OBJECTIVE =
Copy exactly the lines from the start of the data below through the one that carries "import math", and only those.

DATA FOR THIS EXERCISE =
* * * * * * *
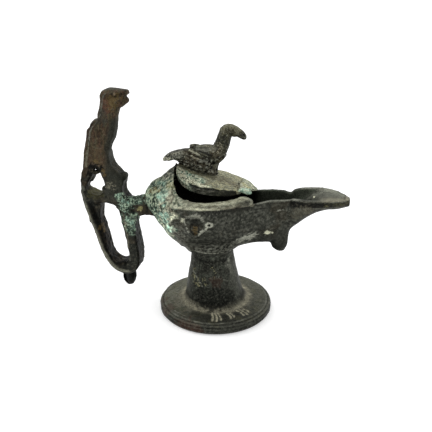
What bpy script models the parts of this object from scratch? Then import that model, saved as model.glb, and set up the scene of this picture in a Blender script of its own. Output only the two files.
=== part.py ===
"""Cast bronze oil lamp on a pedestal foot, with a beast handle and a bird on its lid.

Lengths in the tables are millimetres and become metres through MM.
+X runs from the bowl towards the spout tip, -X towards the handle, +Z is up.
The origin is the centre of the foot's flat underside.
"""
import math

import bmesh
import bpy
from mathutils import Vector

MM = 0.001
GAP = 0.3                    # clearance left between pieces that touch

# Foot: flat round base and tapering stem, turned round a slightly leaning axis
FOOT_RADIUS = 29.9
GROOVE_RADIUS = 26.2
STEM_FOOT_RADIUS = 15.6
STEM_TOP_RADIUS = 11.0
STEM_TOP_Z = 35.0
STEM_LEAN = -1.8             # how far the stem's top leans along X
SEAT_HEIGHT = 8.0            # collar between the stem and the bowl's underside
TURN_STEPS = 40
CHIP_ANGLE = math.radians(128)

# Bowl and spout: cross-sections along X, one wall thickness
WALL = 2.4
BOWL_BACK_X = -36.3
BOWL_CENTRE_X = -6.0
BOWL_HALF_WIDTH = 22.0
RIM_Z = 64.0
KEEL_Z = 35.6
HOOD_FRONT_X = -19.8
HOOD_FOOT_Z = 64.5
HOOD_TOP_Z = 80.8
HOOD_POWER = 1.35            # below 2 the hood's section comes to a point
SPOUT_TIP_X = 66.6
SECTION_POINTS = 28
OPENING = [(HOOD_FRONT_X, 4.0), (-19.4, 9.5), (-17.8, 13.2), (-12.5, 15.9), (-5.0, 17.0),
           (3.0, 16.2), (9.0, 13.4), (15.0, 10.0), (22.0, 8.0)]   # x, half width

# Rim band: the flat raised lip along both sides of the opening
BAND_WIDTH = 5.2
BAND_HEIGHT = 3.4
BAND_END_X = 17.5

# Lug below the spout
LUG_X = 33.2
LUG_BOTTOM_Z = 35.6
LUG_HALF_X = 4.9
LUG_HALF_Y = 3.9

# Shield-shaped boss on each side of the bowl
SHIELD_X = -6.6
SHIELD_Y = 20.2
SHIELD_Z = 54.0
SHIELD_LEAN = 15             # degrees from upright, following the bowl's wall
SHIELD_HALF_WIDTH = 4.9
SHIELD_HALF_HEIGHT = 6.0

# Handle
STRAP_DEPTH = 12.0           # along Y
STRAP_EDGE = 1.0             # rounding of the strap's edges
TORSO_DEPTH = 9.2            # along Y, where the strap runs into the beast
KNOB_X = -47.9
KNOB_BOTTOM_Z = 8.8
KNOB_RADIUS = 3.9

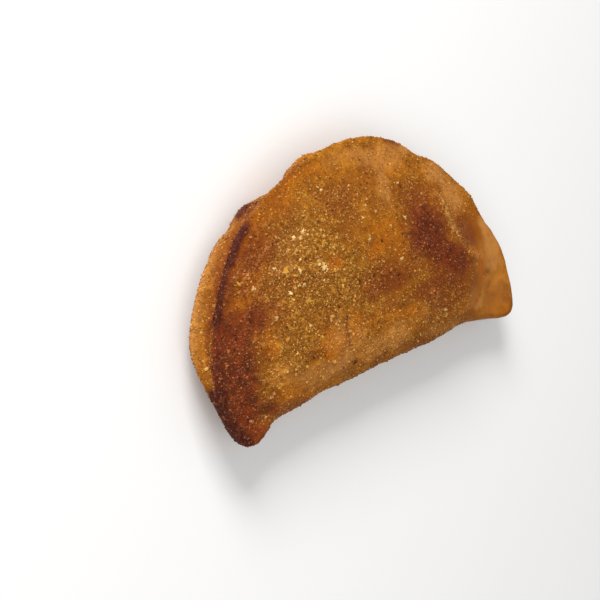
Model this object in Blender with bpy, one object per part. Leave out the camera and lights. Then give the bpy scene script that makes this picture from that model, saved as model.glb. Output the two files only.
* * * * * * *
TASK SOLUTION =
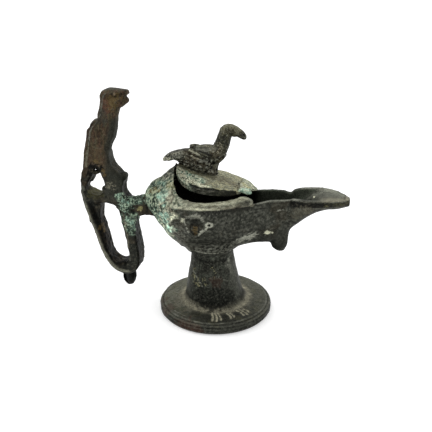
What bpy script models the parts of this object from scratch? Then import that model, saved as model.glb, and set up the scene of this picture in a Blender script of its own. Output only the two files.
=== part.py ===
"""Cast bronze oil lamp on a pedestal foot, with a beast handle and a bird on its lid.

Lengths in the tables are millimetres and become metres through MM.
+X runs from the bowl towards the spout tip, -X towards the handle, +Z is up.
The origin is the centre of the foot's flat underside.
"""
import math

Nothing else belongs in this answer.